Last rankings I said “less is more with Orange Cassidy” and that continues to be true. The reality is every time Orange Cassidy is on my screen I enjoy it. He’s created a brilliant gimmick: he basically cannot move out of these rankings because the less I see him the more I like him. In a business that has always been defined by larger than life muscle heads and stage performances too over-the-top for traditional theater, Orange Cassidy has mastered the art of subtlety, a skill I wish more wrestlers would take on today.

10) BEST FRIENDS

I’ve separated Best Friends from Orange Cassidy because they’re involved in different stories for the most part. While they do intertwine, their characters are far different and I enjoy Best Friends for a different reason than I enjoy Orange Cassidy. Best Friends are a more traditional tag team but they’re good at what they do. They’re smooth in the ring, they’re both solid promos and they are very reliable tag wrestlers in any feud. This should be admired and appreciated in a time where tag team wrestling quality varies wildly all over the world.

OUT OF THE RANKINGS

EDDIE KINGSTON: Kingston’s booking has been a mess as of late with weird brawls and nonsensical promos defining him and the Family.
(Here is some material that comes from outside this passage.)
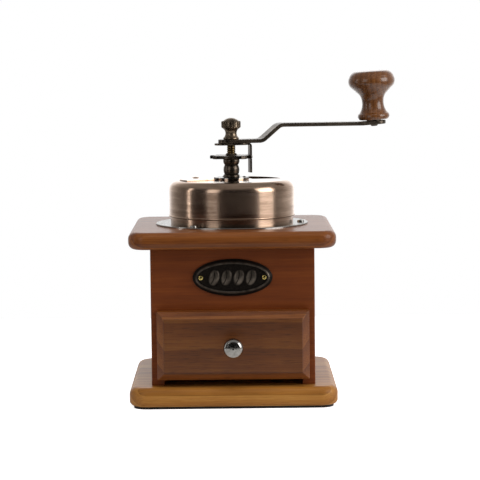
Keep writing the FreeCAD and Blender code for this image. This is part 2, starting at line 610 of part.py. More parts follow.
# ---------------------------------------------------------------- hopper
def make_hopper():
    skirt_r = DOME_R - SKIRT_STEP
    collar_r = skirt_r - SHEET
    ring = turned((RING_R, Z_DECK), (RING_R, Z_RING - 0.4),
                  (RING_R - 0.12, Z_RING - 0.12, RING_R - 0.4, Z_RING),
                  (collar_r, Z_RING), (collar_r, Z_DECK + COLLAR_HEIGHT),
                  (collar_r - SHEET, Z_DECK + COLLAR_HEIGHT),
                  (collar_r - SHEET, Z_DECK))
    bolts = []
    for angle in HOPPER_SCREW_ANGLES:
        x, y = polar(HOPPER_SCREW_CIRCLE_R, angle)
        ring = ring.cut(rod(PLATE_SCREW_R + TIGHT, Z_DECK - 1, Z_RING + 1, x, y))
        bolt = screw(PLATE_SCREW_HEAD_R, PLATE_SCREW_HEAD, PLATE_SCREW_R, PLATE_SCREW_LENGTH)
        bolts.append(moved(spun(bolt, angle + 20), x, y, Z_RING))
    keep("hopper_base_ring", ring)
    keep("hopper_screws", *bolts)

    inside = DOME_R - SHEET
    skirt_in = collar_r + TIGHT
    bend = DOME_SHOULDER
    inner_bend = bend - SHEET
    k = math.cos(math.radians(45))
    under = Z_DOME - SHEET
    bead = Z_DOME_FOOT + SKIRT_HEIGHT
    bead_top = bead + DOME_BEAD_HEIGHT
    bead_r = DOME_R + DOME_BEAD_RISE
    dome = turned((skirt_in, Z_DOME_FOOT), (skirt_r, Z_DOME_FOOT), (skirt_r, bead - 0.4), (DOME_R, bead),
                  (bead_r, bead + DOME_BEAD_HEIGHT / 2, DOME_R, bead_top), (DOME_R, Z_DOME - bend),
                  (DOME_R - bend + bend * k, Z_DOME - bend + bend * k, DOME_R - bend, Z_DOME),
                  (SPIGOT_R + TIGHT, Z_DOME), (SPIGOT_R + TIGHT, under), (inside - inner_bend, under),
                  (inside - inner_bend * (1 - k), under - inner_bend * (1 - k), inside, under - inner_bend),
                  (inside, bead_top), (skirt_in, bead_top - SKIRT_STEP))
    feed = tube(FEED_R_OUT, FEED_R_IN, under - 1, Z_DOME + 1)
    feed = feed.common(wedge(FEED_R_OUT + 5, FEED_START, FEED_SPAN, under - 1, Z_DOME + 1))
    dome = dome.cut(feed)
    boss_top = Z_DOME + LID_THICK + 2 * LID_PLAY
    retainer = tube(BOSS_R, BOSS_R_IN, Z_DOME, boss_top)
    cover = tube(RETAINER_R, BOSS_R_IN, boss_top, boss_top + RETAINER_THICK)
    retainer = retainer.fuse(cover).removeSplitter()
    rivets = []
    for i in range(3):
        x, y = polar(RIVET_CIRCLE_R, 5 + 120 * i)
        hole = rod(RIVET_R + TIGHT, under - 1, boss_top + 2, x, y)
        dome = dome.cut(hole)
        retainer = retainer.cut(hole)
        top = boss_top + RETAINER_THICK
        stem = turned((0, under - 0.5), (1.5 * RIVET_R, under - 0.5),
                      (1.5 * RIVET_R, under), (RIVET_R, under),
                      (RIVET_R, top), (1.6 * RIVET_R, top), crown(1.6 * RIVET_R, top, top + 0.6))
        rivets.append(moved(stem, x, y))
    keep("hopper_dome", dome)
    keep("lid_retainer", retainer)
    keep("retainer_rivets", *rivets)

    lid_start = FEED_START - LID_OVERLAP_DEG + LID_SWING
    lid_span = FEED_SPAN + 2 * LID_OVERLAP_DEG
    z0 = Z_DOME + LID_PLAY
    lid = tube(LID_R_OUT, BOSS_R + 0.15, z0, z0 + LID_THICK)
    ring_part = tube(RETAINER_R - 0.2, BOSS_R + 0.15, z0, z0 + LID_THICK)
    lid = lid.common(wedge(LID_R_OUT + 5, lid_start, lid_span, z0 - 1, z0 + 5))
    lid = lid.fuse(ring_part).removeSplitter()
    x, y = polar(0.72 * LID_R_OUT, lid_start + 0.5 * lid_span)
    lid_top = z0 + LID_THICK
    grip = turned((0, lid_top), (LID_GRIP_R, lid_top), crown(LID_GRIP_R, lid_top, lid_top + LID_GRIP_RISE))
    keep("hopper_lid", lid.fuse(moved(grip, x, y)).removeSplitter())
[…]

Even Kingston’s single promos, which you can almost always count on to be the best promos of the night, can only go about 30 seconds before one of the ten thousand wrestlers involved in this story get involved. Kingston would be most effective as a manager for one single wrestler, a Jake Roberts type whose venomous words help add extra heat to any wrestler. In this junk yard of a feud involving the Family, Kingston’s unique skills have gotten lost.